Nancy Pelosi will become House Minority Leader, defeating moderate Martin Frost. This is perfect for Republicans. Pelosi is a hard-left San Francisco Liberal who voted against the Iraq resolution. If the GOP needs a bogeyman, she’ll be glad to play the part. Pelosi’s ascendance will result in the defection of some moderate Democrats to the GOP, giving the GOP an even bigger margin in the House.
In the Senate, Tom Daschle may be able to fend off a challenge from Connecticut Senator Chris Dodd for his post as Minority Leader. Daschle will likely barely prevail and preside over a fractious caucus where the Liberals clamour for evermore leftward drift and moderates seriously consider defecting to the GOP to disassociate themselves from the Liberals and save their skins.
Meanwhile, the White House and congressional Republicans will put forward a disciplined agenda consisting of more tax cuts, rolling back regulations, Tort Reform (particularly sweet since it hits the Democrats’ fund raising base - trial lawyers), ANWR exploration, a department of Homeland Security, reforms of agencies like the INS, EPA and IRS, and the confirmation of true-blue young Conservative judges to the federal judiciary. Moderate and vulnerable Democrats will be forced to go along with these proposals. In the past, Democrats could vote like Liberals in Washington and then go home and lie to their Conservative constituents. That will no longer work. As the GOP Senate candidates proved this time, 30-second attack ads featuring a candidate’s position on a defining issue can be particularly effective in beating moderate Democrats in Republican states.
Saddam Hussein is toast.
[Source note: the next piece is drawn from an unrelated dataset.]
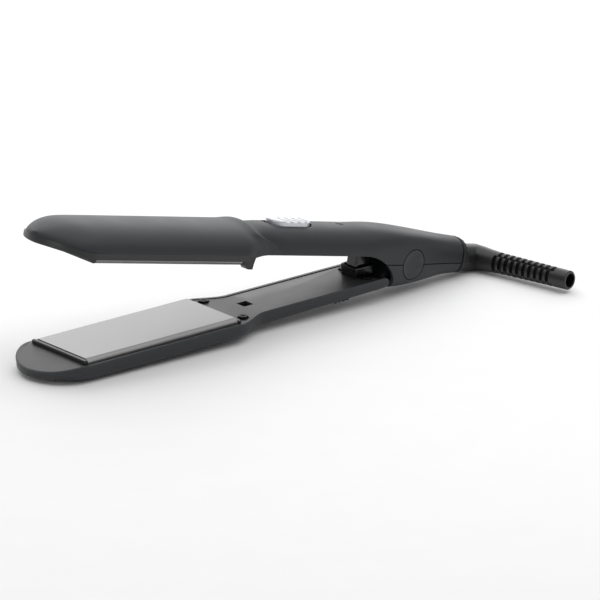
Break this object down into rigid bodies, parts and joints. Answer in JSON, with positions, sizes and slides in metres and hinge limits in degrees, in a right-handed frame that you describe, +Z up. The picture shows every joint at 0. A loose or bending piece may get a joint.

An attack on Iraq in 2003 will result in a further boost for Bush’s approval ratings and enable him to pass even more of his agenda.
Now for some speculation (in politics, 2 years is a lifetime; so some of this stuff is quite likely to be wrong.) The economy will come roaring back, setting Bush up for re-election in 2004. Bush will run for re-election on a bold platform of Social Security partial privatization, a flat income tax or national sales tax to replace the current “progressive” income tax, and his successful prosecution of the War on Terrorism. Now largely devoid of moderate voices because of the 2003 purges, Democrats will revert to their Liberal roots and give their Presidential nomination to someone far to the left, like John Kerry of Massachusetts or Howard Dean of Vermont. This candidate will get shellacked by Bush, setting up a GOP majority that might prove as enduring as FDR’s Democratic majority in the 1930s. Remember that it took the GOP almost 50 years to overcome the thumping it got from FDR.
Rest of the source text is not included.